Two cocktails come with snacks on the side. The Sake & Tonic pairs nigori sake, Mizu shochu, fermented cucumber-ginger shrub, yuzu, lime and Imperial’s house dehydrated grapefruit tonic, alongside a perfect little onigiri-inspired ball of furikake-sprinkled ginger rice; while the Can’t Teach an Old Bee New Knees is presented with flair, pairing the old fashioned-esque riff on the classic cocktail, made with Barr Hill Gin and Tomcat, CCMW Raspberry Mead, Don Nuno Oloroso, Alley Twenty Six Tonic syrup, and barrel-aged honey bitters, with a bite-size aerated ‘Bees Knees’ sorbet frozen with liquid nitro.
The Cham-Boo! plays tricks on the mind, served tableside like a glass of Champagne, but in reality, is a carbonated on-draft twist on a Bamboo featuring Lustau Jarana Fino sherry, Dolin dry vermouth, Yzaguirre Blanco Reserva and Imperial’s house orange bitters. And Post Sermon Drag is a winter vacation in a glass, combining smoking bishop (a vintage recipe for mulled port) plus Angel’s Envy, Drambuie, demerara, baked pineapple, orange, lemon and a charred cinnamon stick served on pebbled ice.

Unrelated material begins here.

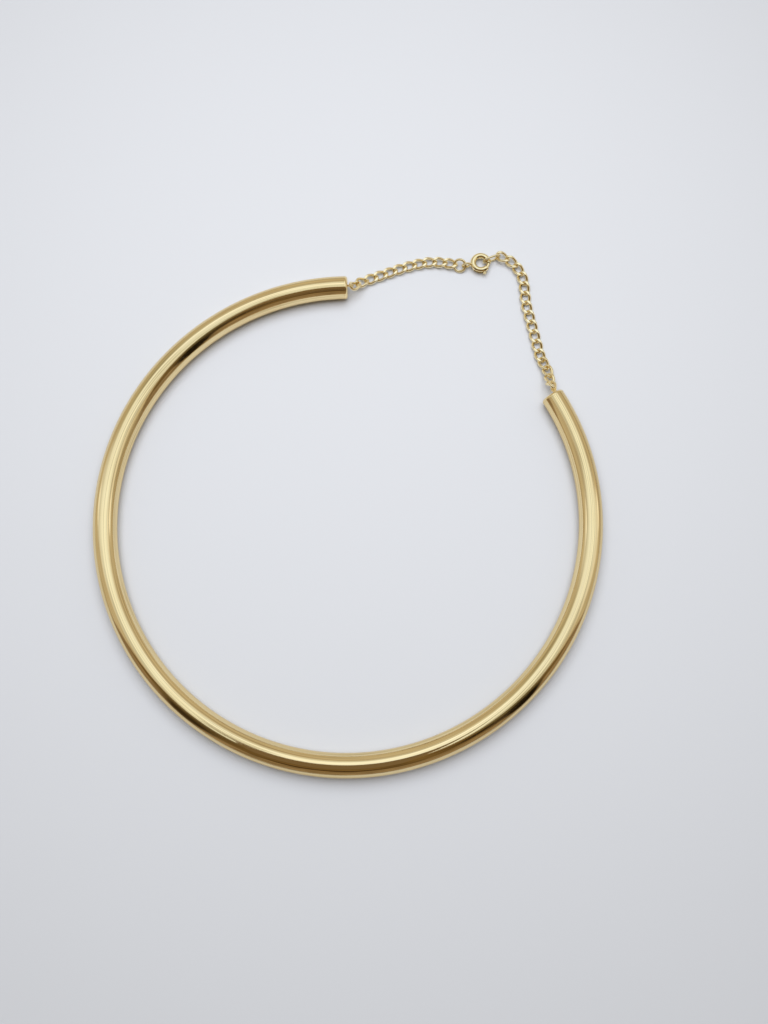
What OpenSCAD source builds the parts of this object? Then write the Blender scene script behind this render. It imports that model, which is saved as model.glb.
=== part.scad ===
// A rigid choker: a round gold tube bent to a circle and open at the back, where two short
// chains and a spring ring clasp close it. It lies flat, as it rests on a table.
// The origin is the centre of the circle on the table. The opening is centred on +Y.

/* [Collar] */
// Diameter of the circle that the tube's centreline follows
collar_d = 123.4; // [118:0.2:130]
// Outer diameter of the tube
tube_d = 6; // [5:0.1:7]
// Thickness of the tube's wall
tube_wall = 0.5; // [0.3:0.1:1]
// Angle of the opening between the two capped ends
opening_angle = 59.6; // [56:0.2:62]

/* [End caps] */
// Thickness of each rounded cap
cap_t = 0.8; // [0.8:0.1:1.5]
// Radius of the cap's rounded edge
cap_round = 0.7; // [0.2:0.1:0.7]
// Length of the spigot inside the tube
spigot_len = 3; // [1:0.5:6]
// Width of the seam between cap and tube
seam = 0.04; // [0.02:0.01:0.1]
// Clearance round the spigot
spigot_gap = 0.1; // [0.05:0.01:0.2]

/* [Eyelets] */
// Outer diameter of the eyelet on each cap
eyelet_d = 1.6; // [1.4:0.1:1.8]
// Thickness of its wire
eyelet_wire = 0.35; // [0.3:0.05:0.5]
// Distance of its centre from the cap's face
eyelet_out = 0.9; // [0.8:0.1:1.2]
// Height of the left eyelet over the middle of its cap
left_eyelet_up = 1; // [0:0.1:1.5]
// Height of the right eyelet over the middle of its cap
right_eyelet_up = 1.5; // [0:0.1:1.5]
// Distance that the left eyelet stands outward of the middle of its cap
left_eyelet_side = 0.1; // [0:0.1:0.8]
// Distance that the right eyelet stands outward of the middle of its cap
right_eyelet_side = 0.8; // [0:0.1:0.8]

/* [Chains] */
// Width of the curb chain, which lies flat
chain_w = 2.9; // [2:0.1:3.1]
// Height of the curb chain
chain_h = 1.6; // [1.2:0.1:1.6]
// Length at which a chain's last link lies round the eyelet
eyelet_end = 1; // [0.8:0.1:1.4]
// Length at which a chain's last link lies round the jump ring or the hook link
ring_end = 1.4; // [1.3:0.1:1.6]

/* [Rings between chain and clasp] */
// Outer diameter of the jump ring
jump_d = 3.8; // [3.7:0.1:3.9]
// Thickness of its wire
jump_wire = 0.7; // [0.6:0.05:0.7]
// Outer length of the hook link
hook_l = 5.2; // [5:0.1:5.3]
// Outer width of the hook link
hook_w = 3; // [2.9:0.05:3.1]
// Thickness of its wire
hook_wire = 0.6; // [0.5:0.05:0.65]

/* [Clasp] */
// Outer diameter of the spring ring clasp
clasp_d = 5.6; // [5.5:0.1:5.7]
// Thickness of its hollow body
clasp_tube = 1.5; // [1.4:0.05:1.55]
// Diameter of the bore that the bolt slides in
clasp_bore = 1; // [0.9:0.05:1.1]
// Diameter of the bolt
bolt_d = 0.8; // [0.6:0.05:0.8]
// Angle of the gap that the bolt closes
gap_angle = 38; // [30:1:40]
// Angle that the trigger draws the bolt back
bolt_travel = 50; // [42:1:52]
// Diameter of the trigger's button
button_d = 0.9; // [0.7:0.05:1]
// Height of the button
button_h = 0.5; // [0.4:0.05:0.6]
// Outer diameter of the soldered eye
eye_d = 2.6; // [2.5:0.1:2.7]
// Thickness of the eye's wire
eye_wire = 0.6; // [0.5:0.05:0.6]

/* [Hidden] */
$fn = 96;
overlap = 0.1;

// Collar
collar_r = collar_d / 2;
tube_bore = tube_d - 2 * tube_wall;
degrees_per_mm = 180 / (PI * collar_r);
cap_angle = opening_angle / 2 + cap_t * degrees_per_mm;
tube_angle = cap_angle + seam * degrees_per_mm;
spigot_angle = spigot_len * degrees_per_mm;
spigot_root = overlap * degrees_per_mm;
left = 1;
right = -1;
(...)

Non-drinkers have several options to imbibe, with thoughtful libations ranging from a Rotating Seasonal on draft (currently verjus rouge, winter grenagomme, and spiced orange black tea), and the house Imperial Tonic ($3) made with dehydrated grapefruit, bitter orange, angelica root, black cumin, wormwood and lemon.

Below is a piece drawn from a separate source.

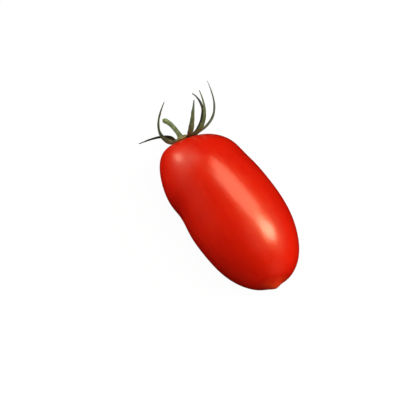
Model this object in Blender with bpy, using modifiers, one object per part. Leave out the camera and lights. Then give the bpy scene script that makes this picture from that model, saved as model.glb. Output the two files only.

Jack Rose’s award-winning cocktail den Dram & Grain will move over to The Imperial, giving them more space to accommodate eager guests. In its new home, guests will find some of the region’s most creative, well-executed and envelope-pushing cocktails in an attractive, comfortable and dimly-lit space. Dram & Grain will operate with both reservation-only and open seating sections, a la carte cocktails and in the coming months, a seated tasting menu.”